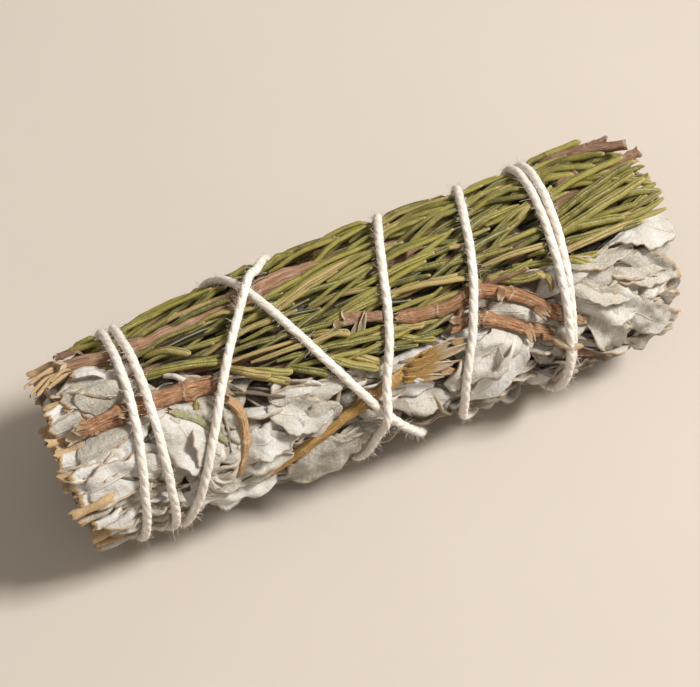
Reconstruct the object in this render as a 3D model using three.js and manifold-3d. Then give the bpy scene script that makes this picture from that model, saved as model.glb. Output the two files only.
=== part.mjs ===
// A bundle of dried sage leaves with rosemary laid along its upper back, wound over and back with cotton
// twine and lying on its side. Millimetres, +Z up. The bundle's axis runs along X, with the leafy tips at +X
// and the cut stalks at -X.
//
// Everything on the bundle is placed by three bundle coordinates: x along the axis, an angle in degrees round
// it (0 on top, 90 at the front, 180 underneath, 270 at the back) and a radius from the axis. The herbs' skin
// is the radius to which the twine presses them.
import * as THREE from "three";
import Module from "manifold-3d";

const wasm = await Module();
wasm.setup();

// Driving sizes
const AXIS_HEIGHT = 19.6;
const SKIN_RADIUS = 18.3;
const SKIN_LOSS_LEFT = 0.9;
const SKIN_LOSS_RIGHT = 0.3;
const BACK_LOSS_LEFT = 2;
const BACK_MIDDLE = -75;
const UNDERSIDE_SKIN = 17.2;
const UNDERSIDE_REACH = 20;
const BULGE = 1.5;
const TWINE_RADIUS = 0.83;
const GAP = 0.3;
const SMALLEST_EDGE = 0.075;
const CORE_LEFT = -52;
const CORE_RIGHT = 49;
const UNDERSIDE_DROP = 4;
const ROSEMARY_DEPTH = 5.2;
const ROSEMARY_BACK = -95;
const ROSEMARY_MARGIN = 3;
const NEEDLE_RADIUS = 0.72;

// Millimetres of skin in one degree round the axis
const ARC = (SKIN_RADIUS * Math.PI) / 180;

// The edge between rosemary and sage on the front: x, angle
const ROSEMARY_FRONT = [
  [-62, -8], [-50, -6], [-46, 1], [-38, 8], [-30, 15], [-25, 23], [-19, 33], [-13, 41], [-5, 43], [3, 46],
  [8, 43], [13, 38], [19, 25], [25, 24], [32, 27], [37, 27], [42, 34], [47, 29], [55, 15], [62, 12],
];

// The line of the thick rosemary stem that shows along the top: x, angle
const MAIN_STEM = [
  [-58, -34], [-50, -28], [-43, -20], [-36, -17], [-27, -22], [-18, -23], [-9, -31],
  [1, -31], [20, -30], [40, -28], [60, -26],
];

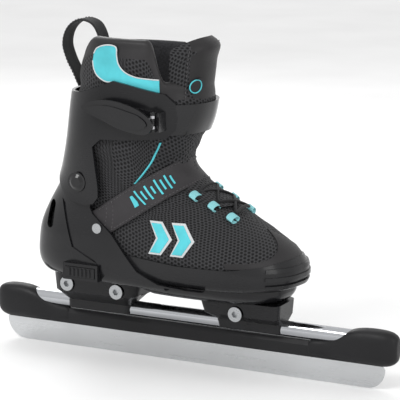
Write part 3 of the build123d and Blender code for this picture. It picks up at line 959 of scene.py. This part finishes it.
def make_footbed(name, start, end, body, node):
    """Half insole, dished a little across the foot, inside the walls of the liner."""
    level = 88
    inside = -8.6
    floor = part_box(node)[1].z / MM - 1.0
    rows = []
    for i in range(25):
        x = start + (end - start) * i / 24
        row = []
        spot = side_point(x, level, inside, -1)
        other = side_point(x, level, inside, 1)
        for j in range(13):
            t = j / 12
            y = spot.y + (other.y - spot.y) * t
            dish = 1.0 * (2 * t - 1) ** 2
            row.append(Vector((x, y, floor + dish)))
        rows.append(row)
    bed = grid(name, rows, body, MAT["lining"], thick=1.6)
    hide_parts(node)


make_footbed("heel_insole", -112, -21, "skate", "heel_footbed")
make_footbed("toe_insole", -19, 82, "toe", "toe_footbed")


def make_button_coils():
    """Wound return springs between the shell pocket and the size button."""
    coil_radius = 1.9
    wire = 0.24
    turns = 4
    steps = 24
    shell_end = -45.9
    length = 3.0
    height = 80.4
    first = None
    for x, tag in ((-74, "rear"), (-68.5, "front")):
        rows = []
        for k in range(turns * steps + 1):
            turn = 2 * math.pi * k / steps
            away = Vector((math.cos(turn), 0, math.sin(turn)))
            place = Vector((x, shell_end - length * k / (turns * steps), height)) + away * coil_radius
            rows.append([place + away * wire * math.cos(a) + Vector((0, wire * math.sin(a), 0))
                         for a in (math.pi * n / 4 for n in range(8))])
        coil = grid("button_coil_" + tag, rows, None, MAT["spring"], closed=True)
        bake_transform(coil)
        first = first or coil
    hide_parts("button_springs")


make_button_coils()


# --------------------------------------------------------------- camera and light

def make_stage():
    """Pale paper floor under a white sky."""
    bpy.ops.mesh.primitive_plane_add(size=6, location=(0, 0, -0.0006))
    floor = bpy.context.object
    floor.name = "studio_floor"
    paper = Nodes("pale_paper", (0.86, 0.86, 0.86), 0.8)
    paper.ramp(paper.noise(6, 2), [(0.3, (0.84, 0.84, 0.84)), (0.7, (0.88, 0.88, 0.88))], "Base Color")
    floor.data.materials.append(paper.material)
    world = bpy.data.worlds.new("studio")
    bpy.context.scene.world = world
    world.use_nodes = True
    world.node_tree.nodes["Background"].inputs["Color"].default_value = (1, 1, 1, 1)
    world.node_tree.nodes["Background"].inputs["Strength"].default_value = 0.95


def area_light(name, place, target, size, power):
    """Soft rectangular light that faces its target."""
    light = bpy.data.lights.new(name, "AREA")
    light.shape = "RECTANGLE"
    light.size, light.size_y = size
    light.energy = power
    obj = bpy.data.objects.new(name, light)
    bpy.context.scene.collection.objects.link(obj)
    obj.location = place
    obj.rotation_euler = (Vector(target) - Vector(place)).to_track_quat("-Z", "Y").to_euler()


def make_camera():
    """Long lens at the photograph's angle, 12 degrees above the ice."""
    look_down = 11.96
    turn = 27
    camera = bpy.data.cameras.new("camera")
    camera.lens = 184.6
    camera.sensor_width = 36
    obj = bpy.data.objects.new("camera", camera)
    bpy.context.scene.collection.objects.link(obj)
    obj.location = (0.763, -1.480, 0.492)
    obj.rotation_euler = (math.radians(90 - look_down), 0, math.radians(turn))
    bpy.context.scene.camera = obj


make_stage()
bpy.context.scene.view_settings.view_transform = "Standard"
area_light("key", (-0.5, -1.1, 1.3), (0, 0, 0.12), (0.7, 0.4), 10)
area_light("fill", (1.3, -0.7, 0.7), (0, 0, 0.12), (0.5, 0.9), 4)
area_light("rim", (-0.9, 0.9, 0.9), (0, 0, 0.15), (0.7, 0.7), 6)
make_camera()
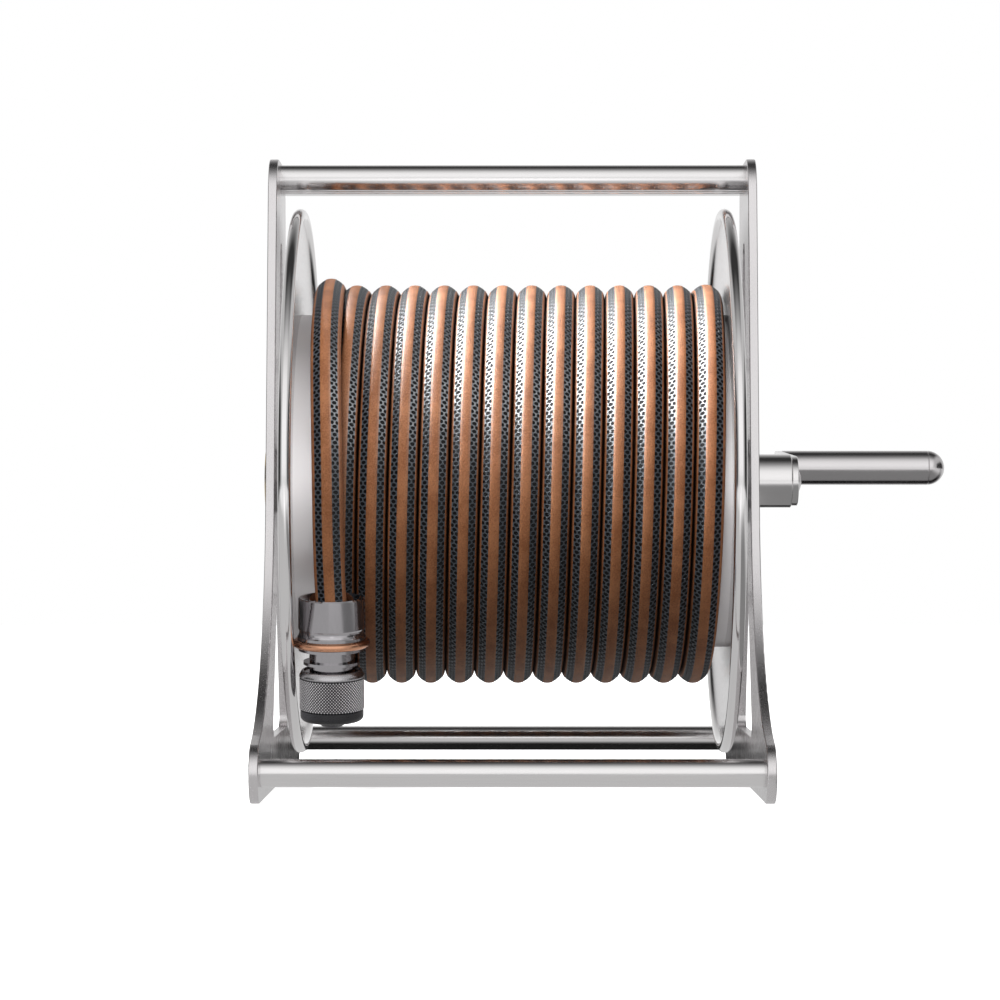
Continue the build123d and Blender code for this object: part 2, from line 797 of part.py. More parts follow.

.....

Your task: From the records above, extract every entry exactly as given.

Complete output:
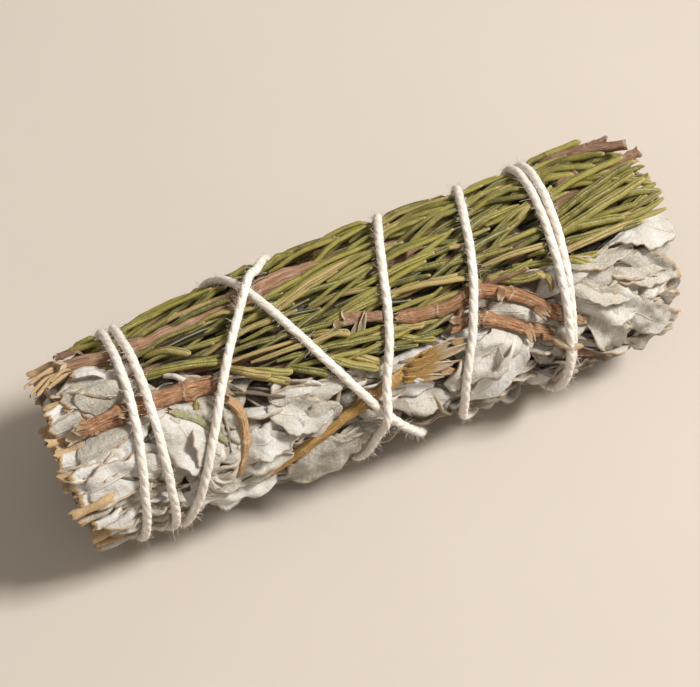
Reconstruct the object in this render as a 3D model using three.js and manifold-3d. Then give the bpy scene script that makes this picture from that model, saved as model.glb. Output the two files only.
=== part.mjs ===
// A bundle of dried sage leaves with rosemary laid along its upper back, wound over and back with cotton
// twine and lying on its side. Millimetres, +Z up. The bundle's axis runs along X, with the leafy tips at +X
// and the cut stalks at -X.
//
// Everything on the bundle is placed by three bundle coordinates: x along the axis, an angle in degrees round
// it (0 on top, 90 at the front, 180 underneath, 270 at the back) and a radius from the axis. The herbs' skin
// is the radius to which the twine presses them.
import * as THREE from "three";
import Module from "manifold-3d";

const wasm = await Module();
wasm.setup();

// Driving sizes
const AXIS_HEIGHT = 19.6;
const SKIN_RADIUS = 18.3;
const SKIN_LOSS_LEFT = 0.9;
const SKIN_LOSS_RIGHT = 0.3;
const BACK_LOSS_LEFT = 2;
const BACK_MIDDLE = -75;
const UNDERSIDE_SKIN = 17.2;
const UNDERSIDE_REACH = 20;
const BULGE = 1.5;
const TWINE_RADIUS = 0.83;
const GAP = 0.3;
const SMALLEST_EDGE = 0.075;
const CORE_LEFT = -52;
const CORE_RIGHT = 49;
const UNDERSIDE_DROP = 4;
const ROSEMARY_DEPTH = 5.2;
const ROSEMARY_BACK = -95;
const ROSEMARY_MARGIN = 3;
const NEEDLE_RADIUS = 0.72;

// Millimetres of skin in one degree round the axis
const ARC = (SKIN_RADIUS * Math.PI) / 180;

// The edge between rosemary and sage on the front: x, angle
const ROSEMARY_FRONT = [
  [-62, -8], [-50, -6], [-46, 1], [-38, 8], [-30, 15], [-25, 23], [-19, 33], [-13, 41], [-5, 43], [3, 46],
  [8, 43], [13, 38], [19, 25], [25, 24], [32, 27], [37, 27], [42, 34], [47, 29], [55, 15], [62, 12],
];

// The line of the thick rosemary stem that shows along the top: x, angle
const MAIN_STEM = [
  [-58, -34], [-50, -28], [-43, -20], [-36, -17], [-27, -22], [-18, -23], [-9, -31],
  [1, -31], [20, -30], [40, -28], [60, -26],
];

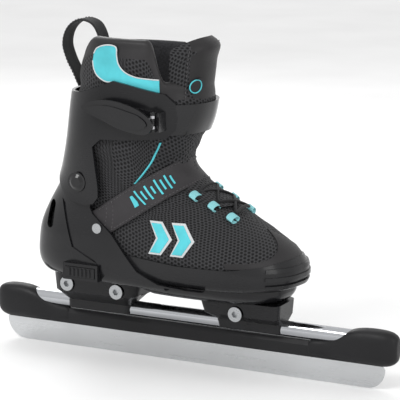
Write part 3 of the build123d and Blender code for this picture. It picks up at line 959 of scene.py. This part finishes it.
def make_footbed(name, start, end, body, node):
    """Half insole, dished a little across the foot, inside the walls of the liner."""
    level = 88
    inside = -8.6
    floor = part_box(node)[1].z / MM - 1.0
    rows = []
    for i in range(25):
        x = start + (end - start) * i / 24
        row = []
        spot = side_point(x, level, inside, -1)
        other = side_point(x, level, inside, 1)
        for j in range(13):
            t = j / 12
            y = spot.y + (other.y - spot.y) * t
            dish = 1.0 * (2 * t - 1) ** 2
            row.append(Vector((x, y, floor + dish)))
        rows.append(row)
    bed = grid(name, rows, body, MAT["lining"], thick=1.6)
    hide_parts(node)


make_footbed("heel_insole", -112, -21, "skate", "heel_footbed")
make_footbed("toe_insole", -19, 82, "toe", "toe_footbed")


def make_button_coils():
    """Wound return springs between the shell pocket and the size button."""
    coil_radius = 1.9
    wire = 0.24
    turns = 4
    steps = 24
    shell_end = -45.9
    length = 3.0
    height = 80.4
    first = None
    for x, tag in ((-74, "rear"), (-68.5, "front")):
        rows = []
        for k in range(turns * steps + 1):
            turn = 2 * math.pi * k / steps
            away = Vector((math.cos(turn), 0, math.sin(turn)))
            place = Vector((x, shell_end - length * k / (turns * steps), height)) + away * coil_radius
            rows.append([place + away * wire * math.cos(a) + Vector((0, wire * math.sin(a), 0))
                         for a in (math.pi * n / 4 for n in range(8))])
        coil = grid("button_coil_" + tag, rows, None, MAT["spring"], closed=True)
        bake_transform(coil)
        first = first or coil
    hide_parts("button_springs")


make_button_coils()


# --------------------------------------------------------------- camera and light

def make_stage():
    """Pale paper floor under a white sky."""
    bpy.ops.mesh.primitive_plane_add(size=6, location=(0, 0, -0.0006))
    floor = bpy.context.object
    floor.name = "studio_floor"
    paper = Nodes("pale_paper", (0.86, 0.86, 0.86), 0.8)
    paper.ramp(paper.noise(6, 2), [(0.3, (0.84, 0.84, 0.84)), (0.7, (0.88, 0.88, 0.88))], "Base Color")
    floor.data.materials.append(paper.material)
    world = bpy.data.worlds.new("studio")
    bpy.context.scene.world = world
    world.use_nodes = True
    world.node_tree.nodes["Background"].inputs["Color"].default_value = (1, 1, 1, 1)
    world.node_tree.nodes["Background"].inputs["Strength"].default_value = 0.95


def area_light(name, place, target, size, power):
    """Soft rectangular light that faces its target."""
    light = bpy.data.lights.new(name, "AREA")
    light.shape = "RECTANGLE"
    light.size, light.size_y = size
    light.energy = power
    obj = bpy.data.objects.new(name, light)
    bpy.context.scene.collection.objects.link(obj)
    obj.location = place
    obj.rotation_euler = (Vector(target) - Vector(place)).to_track_quat("-Z", "Y").to_euler()


def make_camera():
    """Long lens at the photograph's angle, 12 degrees above the ice."""
    look_down = 11.96
    turn = 27
    camera = bpy.data.cameras.new("camera")
    camera.lens = 184.6
    camera.sensor_width = 36
    obj = bpy.data.objects.new("camera", camera)
    bpy.context.scene.collection.objects.link(obj)
    obj.location = (0.763, -1.480, 0.492)
    obj.rotation_euler = (math.radians(90 - look_down), 0, math.radians(turn))
    bpy.context.scene.camera = obj


make_stage()
bpy.context.scene.view_settings.view_transform = "Standard"
area_light("key", (-0.5, -1.1, 1.3), (0, 0, 0.12), (0.7, 0.4), 10)
area_light("fill", (1.3, -0.7, 0.7), (0, 0, 0.12), (0.5, 0.9), 4)
area_light("rim", (-0.9, 0.9, 0.9), (0, 0, 0.15), (0.7, 0.7), 6)
make_camera()
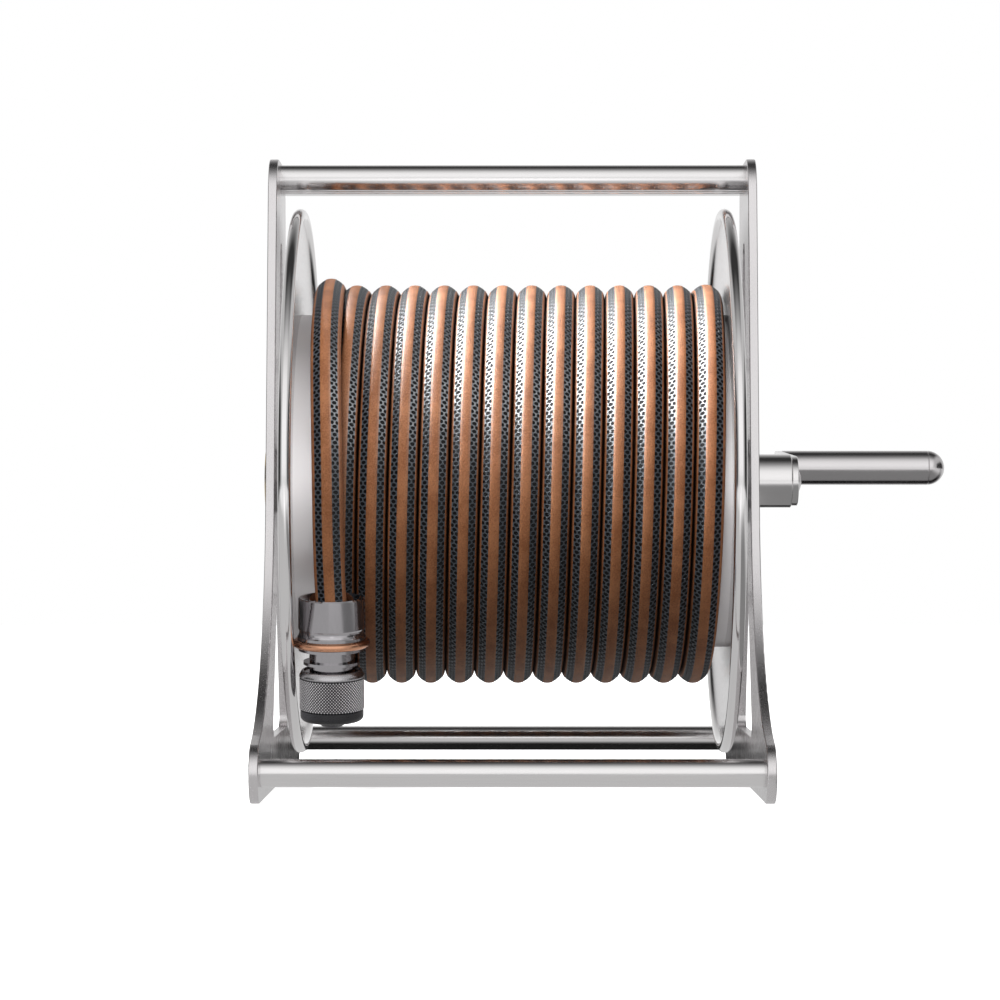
Continue the build123d and Blender code for this object: part 2, from line 797 of part.py. More parts follow.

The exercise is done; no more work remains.